** START **

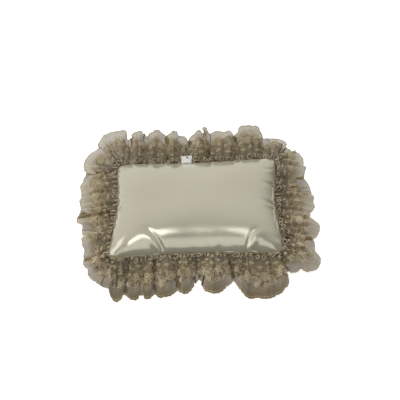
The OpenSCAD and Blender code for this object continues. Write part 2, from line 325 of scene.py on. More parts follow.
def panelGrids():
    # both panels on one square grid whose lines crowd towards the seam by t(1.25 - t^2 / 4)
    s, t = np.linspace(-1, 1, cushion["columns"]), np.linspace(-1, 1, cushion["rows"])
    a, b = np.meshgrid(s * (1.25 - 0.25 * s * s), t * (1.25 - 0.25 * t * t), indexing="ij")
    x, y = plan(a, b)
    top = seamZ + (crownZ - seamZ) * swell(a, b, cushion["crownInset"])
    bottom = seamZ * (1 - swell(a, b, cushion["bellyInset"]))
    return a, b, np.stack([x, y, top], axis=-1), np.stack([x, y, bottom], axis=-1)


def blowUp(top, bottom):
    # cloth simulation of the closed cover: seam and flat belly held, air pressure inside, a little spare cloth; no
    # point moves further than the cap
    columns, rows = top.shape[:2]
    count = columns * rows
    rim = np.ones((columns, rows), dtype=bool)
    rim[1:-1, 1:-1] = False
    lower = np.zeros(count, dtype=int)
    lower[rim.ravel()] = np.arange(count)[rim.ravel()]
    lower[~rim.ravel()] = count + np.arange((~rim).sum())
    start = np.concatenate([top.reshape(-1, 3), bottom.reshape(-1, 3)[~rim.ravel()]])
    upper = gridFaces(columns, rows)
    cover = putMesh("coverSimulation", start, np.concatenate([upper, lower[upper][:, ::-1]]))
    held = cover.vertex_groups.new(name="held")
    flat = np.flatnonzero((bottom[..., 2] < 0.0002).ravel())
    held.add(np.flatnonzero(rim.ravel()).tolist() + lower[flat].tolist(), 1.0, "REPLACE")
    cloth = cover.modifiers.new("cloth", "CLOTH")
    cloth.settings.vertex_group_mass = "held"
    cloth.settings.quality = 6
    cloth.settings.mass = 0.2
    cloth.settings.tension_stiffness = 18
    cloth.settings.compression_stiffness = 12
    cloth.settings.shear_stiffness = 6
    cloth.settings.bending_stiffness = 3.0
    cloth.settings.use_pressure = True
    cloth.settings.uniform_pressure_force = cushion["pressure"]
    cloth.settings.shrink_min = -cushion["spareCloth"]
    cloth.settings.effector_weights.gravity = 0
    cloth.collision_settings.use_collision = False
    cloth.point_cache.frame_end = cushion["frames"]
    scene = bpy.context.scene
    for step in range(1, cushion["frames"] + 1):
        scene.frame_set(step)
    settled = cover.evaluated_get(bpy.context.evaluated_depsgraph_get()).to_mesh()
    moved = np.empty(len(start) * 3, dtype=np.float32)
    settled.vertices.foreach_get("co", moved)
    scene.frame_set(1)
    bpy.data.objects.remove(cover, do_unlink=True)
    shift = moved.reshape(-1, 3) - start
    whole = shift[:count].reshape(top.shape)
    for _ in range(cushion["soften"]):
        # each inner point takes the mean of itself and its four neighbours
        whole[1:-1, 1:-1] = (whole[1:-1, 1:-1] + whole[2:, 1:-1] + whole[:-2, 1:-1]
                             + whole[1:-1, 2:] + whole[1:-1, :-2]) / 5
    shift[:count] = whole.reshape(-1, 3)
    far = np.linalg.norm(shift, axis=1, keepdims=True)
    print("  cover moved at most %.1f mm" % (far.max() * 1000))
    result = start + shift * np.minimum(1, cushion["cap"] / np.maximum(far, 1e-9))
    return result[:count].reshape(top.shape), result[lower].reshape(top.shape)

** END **

The required output is the exact run of lines from the beginning of the listing above to the line that contains "y, bottom], axis=-1)", inclusive of both.

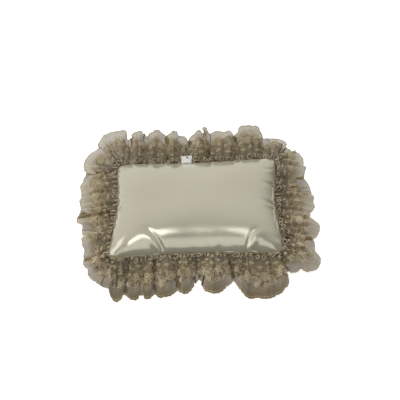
The OpenSCAD and Blender code for this object continues. Write part 2, from line 325 of scene.py on. More parts follow.
def panelGrids():
    # both panels on one square grid whose lines crowd towards the seam by t(1.25 - t^2 / 4)
    s, t = np.linspace(-1, 1, cushion["columns"]), np.linspace(-1, 1, cushion["rows"])
    a, b = np.meshgrid(s * (1.25 - 0.25 * s * s), t * (1.25 - 0.25 * t * t), indexing="ij")
    x, y = plan(a, b)
    top = seamZ + (crownZ - seamZ) * swell(a, b, cushion["crownInset"])
    bottom = seamZ * (1 - swell(a, b, cushion["bellyInset"]))
    return a, b, np.stack([x, y, top], axis=-1), np.stack([x, y, bottom], axis=-1)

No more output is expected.